The Silver Lake Chorus has since created a distinctly unique sonic experience by giving original indie rock songs a lush and highly-tailored choral treatment, complete with ad-hoc instrumentation. Some songs are performed entirely a cappella (“From the Snow Tipped Hills,” “Home Come Home”), while others include drums and synths beneath the vocals and are thoroughly danceable, like The Bird and the Bee’s contribution, “Break It Down.” Then there’s the stirringly ethereal “Heavy Star Movin,’” which features a string quartet alongside hauntingly layered vocals.

Mikey Wells, TSLC’s musical director, and soprano Heather Ogilvy arrange each track together and note that, while vocals are always the focal point, a traditional choral treatment doesn’t serve every track equally. Ogilvy explains, “Some songs called for a more traditional choral sound, and some for a more contemporary arrangement. The process of letting the songs be our guide and working with the array of vocalists and instrumentalists within the group was completely freeing. We weren’t trying to make each song sound the same, we were trying to fully serve each as best we could.”  Wells adds, “We wanted voices to be voices, not to be substitutes for a guitar part that once was. And we wanted it all to live in a sound world that was both timeless and relevant today.” The pair’s own addition to the album, the sprawling and emotional ‘Home Come Home’, eschews all instrumentation and highlights the musical chops of the group as a whole. Wells explains, “We wanted to offer a pure experience that allowed the listener to witness the full rainbow vocal chorus without any bells or whistles.”

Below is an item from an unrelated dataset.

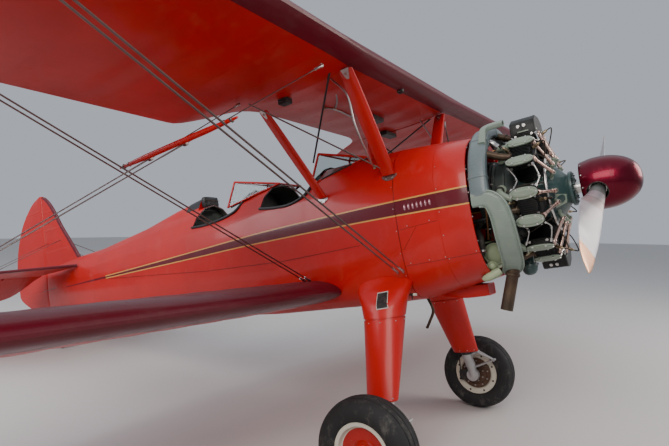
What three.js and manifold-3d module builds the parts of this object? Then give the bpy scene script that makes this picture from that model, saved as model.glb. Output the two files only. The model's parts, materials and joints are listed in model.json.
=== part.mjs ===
// Open-cockpit training biplane with a seven-cylinder radial engine, parked on its tail wheel.
// Millimetres. The aircraft's own frame has x forward, y to port and z up, and starts at the
// centre of the spinner's rear face. The aircraft group is then pitched nose up on its wheels.

import * as THREE from 'three';
import { mergeVertices } from 'three/addons/utils/BufferGeometryUtils.js';
import Module from 'manifold-3d';

const wasm = await Module();
wasm.setup();

// Attitude on the ground
const parkedPitch = THREE.MathUtils.degToRad(10.57);
const hubHeight = 1880;

// Clearances
const gap = 0.3;
const swingGap = 7;

// Fuselage: x of its joints
const noseFront = -608;
const firewall = -1130;
const frontDeckEnd = -1790;
const betweenCockpits = -2440;
const cockpitRear = -3400;
const rudderPost = -6560;
const skinThickness = 20;
const endWall = 25;
const cowlThickness = 12;
const pastSide = 600;

// Wings
const upperSpan = 9800;
const lowerSpan = 9500;
const chord = 1524;
const wingThickness = 196;
const wingCamber = 0.02;
const camberPeak = 0.2;
const upperFront = new THREE.Vector3(-987, 0, 1069);
const lowerFront = new THREE.Vector3(-1700, 0, -452);
const upperIncidence = THREE.MathUtils.degToRad(4);
const lowerIncidence = THREE.MathUtils.degToRad(3);
const dihedral = THREE.MathUtils.degToRad(1.4);
const centreHalf = 790;
const centreChord = 1040;
const cutoutEnd = 1100;
const tipRounding = 760;

// Ailerons, on the lower wings
const aileronInner = 2200;
const aileronOuter = 3980;
const aileronHinge = 1160;
const aileronNose = 34;

// Tail
const stabilizerHeight = 277;
const elevatorHinge = -6612;
const elevatorDroop = THREE.MathUtils.degToRad(28);
const rudderHinge = -6612;

// Struts and bracing
const strutTopY = 3300;
const strutFootY = 3080;
const frontSpar = 150;
const rearSpar = 905;
const barY = 2000;
const wireRadius = 4.5;
const wireSides = 5;
const wireSpacing = 44;
const wireInset = 60;
const landingTopY = 1000;

// Undercarriage
const wheelX = -1264;
const wheelY = 1004;
const wheelRadius = 314;
const wheelWidth = 206;
const rimRadius = 184;
const axleRadius = 24;
const tailWheelX = -6400;
const tailWheelRadius = 130;
const tailWheelWidth = 62;
const tailTrail = 95;

// Engine and propeller
const cylinderCount = 7;
const cylinderPlane = -270;
const crankcaseFlat = 214;
const spinnerLength = 330;
const spinnerRadius = 166;
const propellerX = 87;
const propellerRadius = 1240;
const bladeAngle = THREE.MathUtils.degToRad(-66.9);

// Colours
const red = 0xb01c18;
const maroon = 0x5c0f1e;
const greyGreen = 0x8a958c;
const black = 0x1c1c1e;
const cream = 0xd8d2c0;
const silver = 0xc8c8c8;

// Solids

function solid(geometry) {
  const bare = geometry.clone();
  bare.deleteAttribute('normal');
  bare.deleteAttribute('uv');
  const merged = mergeVertices(bare, 1e-3);
  return new wasm.Manifold(new wasm.Mesh({
    numProp: 3,
    vertProperties: new Float32Array(merged.attributes.position.array),
    triVerts: new Uint32Array(merged.index.array),
  }));
}

function surface(body) {
  const mesh = body.getMesh();
  const geometry = new THREE.BufferGeometry();
  geometry.setAttribute('position', new THREE.BufferAttribute(mesh.vertProperties, 3));
  geometry.setIndex(new THREE.BufferAttribute(mesh.triVerts, 1));
  return geometry;
}

function join(...geometries) {
  let whole = solid(geometries[0]);
  for (const piece of geometries.slice(1)) {
    whole = whole.add(solid(piece));
  }
  return surface(whole);
}

function cut(geometry, ...tools) {
  let rest = solid(geometry);
  for (const tool of tools) {
    rest = rest.subtract(solid(tool));
  }
  return surface(rest);
}

function common(geometry, other) {
  return surface(solid(geometry).intersect(solid(other)));
}

// Six times the signed volume, which is negative where the faces point inwards.
function signedVolume(points, faces) {
  let sum = 0;
  for (const [a, b, c] of faces) {
    sum += points[a].dot(new THREE.Vector3().crossVectors(points[b], points[c]));
  }
  return sum;
}

function centreOf(ring) {
  const sum = new THREE.Vector3();
  ring.forEach((point) => sum.add(point));
  return sum.divideScalar(ring.length);
}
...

TSLC’s long-anticipated album drops this June, at which point the group looks forward to amping up its LA-based performance schedule. The chorus regularly performs in loud, cavernous rock venues, packed like sardines on stages meant for six band members, tops. Their favorite part of performing live? When the rowdy, unsuspecting bar crowd goes completely silent during the opening solo of Justin Vernon’s riveting ‘From the Snow Tipped Hills’. “You can hear a pin drop,” says Wells. “It’s transformative, not just for us, but for everyone listening, especially if they’ve never heard us perform before.” The chorus often ends shows with Lee’s triumphant ‘Overboard’, an anthemic call to leap headfirst into the unknown. Lee wrote the song for the chorus when he realized their album still needed a grand finale. “Going overboard is a last resort on a ship,” he says. “I liked the idea of taking it as far as we could.” Cue the drums and twenty voices all singing in unison: “Here comes the change, I’m not afraid, not at all.”